**DATA PROVIDED:**
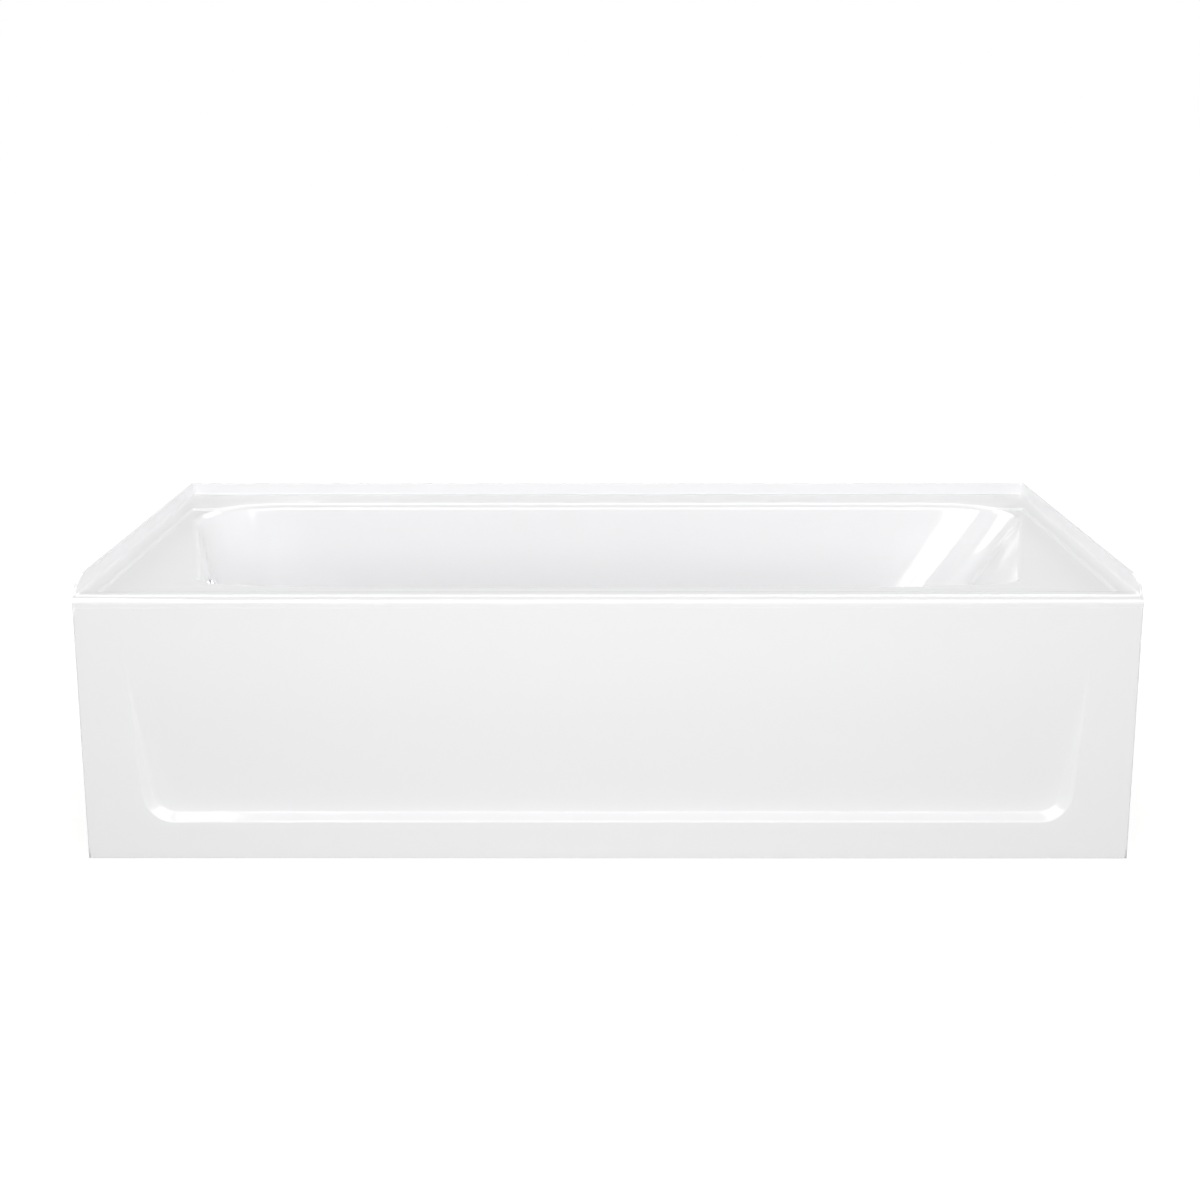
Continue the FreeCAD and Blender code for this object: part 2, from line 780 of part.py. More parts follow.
def overflow_tube():
    """Riser, elbow and flange in one piece."""
    turn = math.pi / 2 - lean
    setback = elbow_bend * math.tan(turn / 2)
    flange_face = -wall - overflow_gasket_thickness
    foot = V(0, 0, pipe_height + tee_top - socket_depth - elbow_height())
    parts = []
    for radius in (pipe_radius, pipe_radius - pipe_wall):
        circle = Part.Face(Part.Wire(Part.makeCircle(radius, V(0, 0, -setback), Z_AXIS)))
        bend = circle.revolve(V(elbow_bend, 0, -setback), Y_AXIS, math.degrees(turn))
        upright = rod(radius, foot, V(0, 0, -setback))
        neck = rod(radius, head_axis * setback, along_head(flange_face))
        parts.append(joined([upright, bend, neck]))
    flange = rod(head_flange_radius, along_head(flange_face - head_flange), along_head(flange_face))
    tube = parts[0].fuse(flange).cut(parts[1])
    return at_head(tube.cut(plate_screw_holes()).removeSplitter())


def overflow_gasket():
    return at_head(ring(head_flange_radius, overflow_hole,
                        along_head(-wall - overflow_gasket_thickness), along_head(-wall)))


def screw_line(side, distance):
    return along_head(distance) + V(0, side * plate_screw_offset, 0)


def plate_screw_holes():
    return group([rod(screw_radius, screw_line(side, -3 * wall), screw_line(side, plate_height + clear))
                  for side in (-1, 1)])


def lever_slot():
    """The slot that the lever passes through, in the plate and in the bracket."""
    corner = V(-plate_slot_width / 2, -plate_slot_length / 2, 0)
    slot = Part.makeBox(plate_slot_width, plate_slot_length, 3 * plate_height, corner)
    slot = slot.makeFillet(plate_slot_corner, [e for e in slot.Edges if e.BoundBox.ZLength > plate_height])
    # local x, y, z go to the head's sideways, upward and outward directions
    slot.Placement = FreeCAD.Placement(along_head(-plate_height), head_rotation())
    return slot


def head_rotation():
    return FreeCAD.Rotation(Y_AXIS * -1, head_up, head_axis, "ZXY")


def outer_rim(disc):
    """The circle of a disc on the head's axis that lies furthest into the basin."""
    circles = [edge for edge in disc.Edges if edge.Curve.TypeId == "Part::GeomCircle"]
    return max(circles, key=lambda edge: edge.CenterOfMass.dot(head_axis))


def plate_hollow_radius():
    return plate_radius - plate_edge_wall


def overflow_plate():
    dish = rod(plate_radius, along_head(rest_gap), along_head(plate_height))
    dish = dish.makeFillet(plate_height / 2, [outer_rim(dish)])
    hollow = rod(plate_hollow_radius(), along_head(0), along_head(plate_height - plate_thickness))
    return at_head(dish.cut(hollow).cut(lever_slot()).cut(plate_screw_holes()))


def plate_screws():
    screws = []
    behind = wall + overflow_gasket_thickness + head_flange
    for side in (-1, 1):
        under_head = screw_line(side, plate_height)
        shank = rod(screw_radius, screw_line(side, -behind), under_head)
        head = rod(screw_head_radius, under_head, screw_line(side, plate_height + screw_head_height))
        head = head.makeFillet(screw_head_crown, [outer_rim(head)])
        screws.append(at_head(shank.fuse(head).removeSplitter()))
    return group(screws)


# ---- lever and linkage ----
def fulcrum_x():
    return drain_x - fulcrum_to_drain


def fulcrum_to_riser():
    return fulcrum_x() - riser_x()


def rocker_travel():
    return stopper_lift / fulcrum_to_drain


def linkage_travel():
    return rocker_travel() * fulcrum_to_riser()


def lever_travel():
    """The lever turns this far in all, half of it to each side of level."""
    return 2 * math.asin(linkage_travel() / 2 / lever_arm)


pivot = V(lever_arm, 0, -lever_drop)


def lever_direction():
    """From the pivot to the middle of the slot in the plate."""
    toward = along_head(plate_height) - pivot
    return V(toward.x, 0, toward.z).normalize()


def sideways(half):
    return V(0, half, 0)


def flat_bar(start, end, depth, thickness):
    """A bar with round ends in the XZ plane, and its thickness along Y."""
    along = (end - start).normalize()
    across = along.cross(Y_AXIS) * (depth / 2)
    half = sideways(thickness / 2)
    corners = [start + across, end + across, end - across, start - across, start + across]
    plate = Part.Face(Part.makePolygon([c - half for c in corners])).extrude(half * 2)
    ends = [rod(depth / 2, p - half, p + half) for p in (start, end)]
    return joined([plate] + ends)


def trip_lever():
    """Closed, its handle is down and its inner arm is up."""
    tip = pivot + lever_direction() * lever_reach
    grip = pivot + lever_direction() * (lever_reach - paddle_length)
    inner = flat_bar(V(0, 0, -lever_drop), pivot, lever_depth, lever_thickness)
    outer = flat_bar(pivot, grip + lever_direction() * paddle_lap, lever_depth, lever_thickness)
    paddle = flat_bar(grip, tip, paddle_depth, paddle_width)
    paddle = paddle.makeFillet(paddle_edge, paddle.Edges)
    half = lever_thickness / 2 + fork_gap + fork_sheet
    fork_pin = rod(pin_radius, V(0, -half, -lever_drop), V(0, half, -lever_drop))
    lever = joined([inner, outer, paddle, fork_pin])
    bore = rod(pin_radius + running_gap, pivot - sideways(lever_depth), pivot + sideways(lever_depth))
    lever = lever.cut(bore)
    lever.rotate(pivot, Y_AXIS, math.degrees(lever_travel() / 2))
    return at_head(lever)


def ear_inside():
    return lever_thickness / 2 + bracket_clearance


def lever_bracket():
    """A strip behind the plate with two ears that carry the pin."""
    seat = plate_height - plate_thickness
    half_width = plate_screw_offset + bracket_end
    half_height = plate_slot_length / 2 + bracket_rim
    corner = V(-half_width, -half_height, -bracket_sheet)
    strip = Part.makeBox(2 * half_width, 2 * half_height, bracket_sheet, corner)
    strip.Placement = FreeCAD.Placement(along_head(seat), head_rotation())
    reach = rod(plate_hollow_radius() - bracket_clearance, along_head(-wall), along_head(plate_height))
    strip = strip.common(reach)
    parts = [strip.cut(lever_slot()).cut(plate_screw_holes())]
    root = along_head(seat - bracket_sheet / 2)
    low = root - head_up * (plate_slot_length / 2)
    high = root - head_up * (plate_slot_length / 4)
    outline = (low, high, pivot + head_up * ear_radius, pivot - head_axis * ear_radius,
               pivot - head_up * ear_radius, low)
    for start in (-ear_inside() - bracket_sheet, ear_inside()):
        web = Part.Face(Part.makePolygon([point + sideways(start) for point in outline]))
        parts.append(web.extrude(sideways(bracket_sheet)))
    bracket = joined(parts)
    bore = rod(pin_radius, pivot - sideways(plate_slot_length), pivot + sideways(plate_slot_length))
    return at_head(bracket.cut(bore))


def lever_pin():
    half = ear_inside() + bracket_sheet
    head = rod(pin_head_radius, pivot + sideways(half), pivot + sideways(half + pin_head))
    return at_head(joined([rod(pin_radius, pivot - sideways(half), pivot + sideways(half)), head]))


def fork_height():
    """Height of the fork's pin over the elbow's corner, with the stopper closed."""
    return -lever_drop + linkage_travel() / 2


def striker_bottom():
    return above_rocker(-fulcrum_to_riser(), striker_radius) + lift_gap


def fork():
    """The top of the linkage: two cheeks with slots, on a block."""
    z = fork_height()
    low = z - fork_base - fork_block
    inner = lever_thickness / 2 + fork_gap
    slot_radius = pin_radius + rest_gap
    cheeks = []
    for start in (-inner - fork_sheet, inner):
        y0 = start - clear
        y1 = start + fork_sheet + clear
        cheek = box(-fork_half_width, fork_half_width, start, start + fork_sheet, low, z + fork_head)
        slot = box(-slot_play, slot_play, y0, y1, z - slot_radius, z + slot_radius)
        ends = [rod(slot_radius, V(x, y0, z), V(x, y1, z)) for x in (-slot_play, slot_play)]
        cheeks.append(cheek.cut(slot).cut(group(ends)))
    outer = inner + fork_sheet
    block = box(-fork_half_width, fork_half_width, -outer, outer, low, z - fork_base)
    return joined(cheeks + [block])


def linkage_rod():
    top = fork_height() - fork_base - fork_block / 2
    bottom = striker_bottom() + striker_length - rod_bite() - elbow_height()
    return at_head(joined([fork(), rod(rod_radius, V(0, 0, bottom), V(0, 0, top))]))


def rod_bite():
    return striker_length / 2


def linkage_striker():
    low = striker_bottom()
    high = low + striker_length
    body = rod(striker_radius, at_riser(low), at_riser(high))
    body = body.makeFillet(striker_edge, flat_edges(body, low) + flat_edges(body, high))
    return body.cut(rod(rod_radius, at_riser(high - rod_bite()), at_riser(high + clear)))


def linkage_nut():
    seat = striker_bottom() + striker_length
    nut = hexagon(rod_nut_flats, at_riser(seat), at_riser(seat + rod_nut_height))
    return nut.cut(rod(rod_radius, at_riser(seat), at_riser(seat + rod_nut_height)))


def fulcrum():
    """The bend of the rocker arm, just above the bottom of the shoe tube."""
    return V(fulcrum_x(), 0, pipe_height - pipe_radius + pipe_wall + rocker_wire + rest_gap)


def rocker_end(side_run):
    """An end of the rocker arm, with the stopper closed: the arm is tilted towards the drain."""
    point = V(side_run, 0, rocker_rise)
    tilt = FreeCAD.Rotation(Y_AXIS, math.degrees(rocker_travel() / 2))
    return fulcrum() + tilt.multVec(point)


def above_rocker(side_run, radius):
    """Highest point of the tilted rocker arm, within a radius of one of its ends."""
    return rocker_end(side_run).z + rocker_wire + radius * math.sin(rocker_travel() / 2)


def rocker_arm():
    base = fulcrum()
    points = [V(-fulcrum_to_riser(), 0, rocker_rise), V(-rocker_knee, 0, rocker_rise), V(0, 0, 0),
              V(rocker_knee, 0, rocker_rise), V(fulcrum_to_drain + hub_radius, 0, rocker_rise)]
    parts = [rod(rocker_wire, a, b) for a, b in zip(points, points[1:])]
    parts += [Part.makeSphere(rocker_wire, p) for p in points[1:]]
    pad_low = points[0] - V(0, 0, rocker_pad_thickness / 2)
    parts.append(rod(rocker_pad_radius, pad_low, pad_low + V(0, 0, rocker_pad_thickness)))
    arm = joined(parts)
    arm.rotate(V(0, 0, 0), Y_AXIS, math.degrees(rocker_travel() / 2))
    arm.translate(base)
    return arm


# ---- stopper ----
def stopper_seat():
    _, top, _ = drain_levels()
    return top + rest_gap


def stopper_cap():
    seat = stopper_seat()
    rim = rod(stopper_radius, at_drain(seat), at_drain(seat + stopper_rim))
    cap_radius = (stopper_radius ** 2 + stopper_crown ** 2) / (2 * stopper_crown)
    ball = Part.makeSphere(cap_radius, at_drain(seat + stopper_rim + stopper_crown - cap_radius))
    above_rim = rod(stopper_radius, at_drain(seat + stopper_rim), at_drain(seat + cap_radius))
    return rim.fuse(ball.common(above_rim)).removeSplitter()


def stopper_seal():
    seat = at_drain(stopper_seat())
    low = at_drain(stopper_seat() - seal_thickness)
    return ring(throat_radius - seal_clearance, stem_radius, low, seat)


def stopper_stem():
    foot = above_rocker(fulcrum_to_drain, stem_radius) + lift_gap
    return rod(stem_radius, at_drain(foot), at_drain(stopper_seat()))


# ---- the whole bath ----
def build():
    nodes = {}
    surface = surface_block(0)
    middle = surface_block(skin)
    inside = surface_block(wall)
    nodes["bath_shell"] = layer(surface, middle).fuse(tile_flange()).removeSplitter()
    nodes["shell_backing"] = layer(middle, inside)
    nodes["apron_panel"] = apron_block(0).cut(apron_block(skin))
    nodes["apron_backing"] = apron_block(skin).cut([apron_block(wall), below_apron_backing()])
    nodes["apron_top_rail"], nodes["apron_foot_rail"] = apron_rails()
    for number, x in enumerate(upright_positions(), 1):
        nodes[f"apron_upright_{number}"] = apron_upright(x)
    nodes["end_rail_left"], nodes["end_rail_right"], nodes["back_rail"] = ledge_rails()
    screws = group([bearer_screw(x, y) for x, y in screw_places()])
    nodes["bearer_screws"] = screws
    nodes["base_board"] = base_board(screws)
    for number, x in enumerate(bearer_positions(), 1):
        nodes[f"cross_bearer_{number}"] = cross_bearer(x, screws)
    nodes["foot_inserts"] = group([foot_insert(x, y) for x, y in foot_places()])
    nodes["foot_lock_nuts"] = group([foot_lock_nut(x, y) for x, y in foot_places()])
    for number, (x, y) in enumerate(foot_places(), 1):
        nodes[f"foot_stem_{number}"] = foot_stem(x, y)
        nodes[f"foot_pad_{number}"] = foot_pad(x, y)
    nodes["drain_body"] = drain_body()
    nodes["drain_putty_ring"], nodes["drain_gasket"] = drain_seals()
    nodes["drain_shoe"] = drain_shoe()
    nodes["waste_tee"] = waste_tee()
    nodes["slip_nuts"], nodes["slip_washers"] = slip_joints()
    nodes["overflow_tube"] = overflow_tube()
    nodes["overflow_gasket"] = overflow_gasket()
    nodes["overflow_plate"] = overflow_plate()
    nodes["plate_screws"] = plate_screws()
    nodes["lever_bracket"] = lever_bracket()
    nodes["lever_pin"] = lever_pin()
    nodes["trip_lever"] = trip_lever()
    nodes["linkage_rod"] = linkage_rod()
    nodes["linkage_nut"] = linkage_nut()
    nodes["linkage_striker"] = linkage_striker()
    nodes["rocker_arm"] = rocker_arm()
    nodes["stopper_cap"] = stopper_cap()
    nodes["stopper_seal"] = stopper_seal()
    nodes["stopper_stem"] = stopper_stem()
    return nodes


os.makedirs("parts", exist_ok=True)
for name, shape in build().items():
    shape.exportStep(f"parts/{name}.step")
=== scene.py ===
"""How the alcove bathtub looks: one gloss white moulding with its apron, the glass fibre, timber and
feet below it, and the chromed waste. Metres, in the frame of the construction."""
import bmesh
import bpy
import json
import math
from mathutils import Matrix, Vector, noise


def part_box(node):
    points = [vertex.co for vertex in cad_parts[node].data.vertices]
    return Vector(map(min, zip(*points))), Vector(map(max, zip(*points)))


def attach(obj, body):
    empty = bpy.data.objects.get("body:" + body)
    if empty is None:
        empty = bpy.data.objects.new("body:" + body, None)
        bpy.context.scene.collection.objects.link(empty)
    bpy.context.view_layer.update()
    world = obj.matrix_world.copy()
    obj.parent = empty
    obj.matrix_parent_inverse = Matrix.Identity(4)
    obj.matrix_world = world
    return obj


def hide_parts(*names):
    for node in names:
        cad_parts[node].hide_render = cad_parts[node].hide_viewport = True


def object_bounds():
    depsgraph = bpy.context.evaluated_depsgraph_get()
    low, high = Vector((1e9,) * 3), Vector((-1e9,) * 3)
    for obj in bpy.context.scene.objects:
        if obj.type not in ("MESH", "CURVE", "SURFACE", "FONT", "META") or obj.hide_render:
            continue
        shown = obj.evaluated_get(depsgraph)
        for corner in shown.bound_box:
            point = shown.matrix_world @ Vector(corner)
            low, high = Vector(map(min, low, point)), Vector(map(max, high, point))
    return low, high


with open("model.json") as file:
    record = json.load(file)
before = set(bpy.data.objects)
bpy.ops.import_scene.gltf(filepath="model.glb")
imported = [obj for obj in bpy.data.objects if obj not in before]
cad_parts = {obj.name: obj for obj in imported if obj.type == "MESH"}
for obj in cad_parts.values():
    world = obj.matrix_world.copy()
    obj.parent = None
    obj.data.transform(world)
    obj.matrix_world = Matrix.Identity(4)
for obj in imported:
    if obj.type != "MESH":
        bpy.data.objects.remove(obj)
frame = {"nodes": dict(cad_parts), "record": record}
cad_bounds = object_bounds()
scene = bpy.context.scene
MM = 0.001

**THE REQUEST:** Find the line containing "return nodes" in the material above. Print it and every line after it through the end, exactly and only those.

**WORKED ANSWER:**
    return nodes


os.makedirs("parts", exist_ok=True)
for name, shape in build().items():
    shape.exportStep(f"parts/{name}.step")
=== scene.py ===
"""How the alcove bathtub looks: one gloss white moulding with its apron, the glass fibre, timber and
feet below it, and the chromed waste. Metres, in the frame of the construction."""
import bmesh
import bpy
import json
import math
from mathutils import Matrix, Vector, noise


def part_box(node):
    points = [vertex.co for vertex in cad_parts[node].data.vertices]
    return Vector(map(min, zip(*points))), Vector(map(max, zip(*points)))


def attach(obj, body):
    empty = bpy.data.objects.get("body:" + body)
    if empty is None:
        empty = bpy.data.objects.new("body:" + body, None)
        bpy.context.scene.collection.objects.link(empty)
    bpy.context.view_layer.update()
    world = obj.matrix_world.copy()
    obj.parent = empty
    obj.matrix_parent_inverse = Matrix.Identity(4)
    obj.matrix_world = world
    return obj


def hide_parts(*names):
    for node in names:
        cad_parts[node].hide_render = cad_parts[node].hide_viewport = True


def object_bounds():
    depsgraph = bpy.context.evaluated_depsgraph_get()
    low, high = Vector((1e9,) * 3), Vector((-1e9,) * 3)
    for obj in bpy.context.scene.objects:
        if obj.type not in ("MESH", "CURVE", "SURFACE", "FONT", "META") or obj.hide_render:
            continue
        shown = obj.evaluated_get(depsgraph)
        for corner in shown.bound_box:
            point = shown.matrix_world @ Vector(corner)
            low, high = Vector(map(min, low, point)), Vector(map(max, high, point))
    return low, high


with open("model.json") as file:
    record = json.load(file)
before = set(bpy.data.objects)
bpy.ops.import_scene.gltf(filepath="model.glb")
imported = [obj for obj in bpy.data.objects if obj not in before]
cad_parts = {obj.name: obj for obj in imported if obj.type == "MESH"}
for obj in cad_parts.values():
    world = obj.matrix_world.copy()
    obj.parent = None
    obj.data.transform(world)
    obj.matrix_world = Matrix.Identity(4)
for obj in imported:
    if obj.type != "MESH":
        bpy.data.objects.remove(obj)
frame = {"nodes": dict(cad_parts), "record": record}
cad_bounds = object_bounds()
scene = bpy.context.scene
MM = 0.001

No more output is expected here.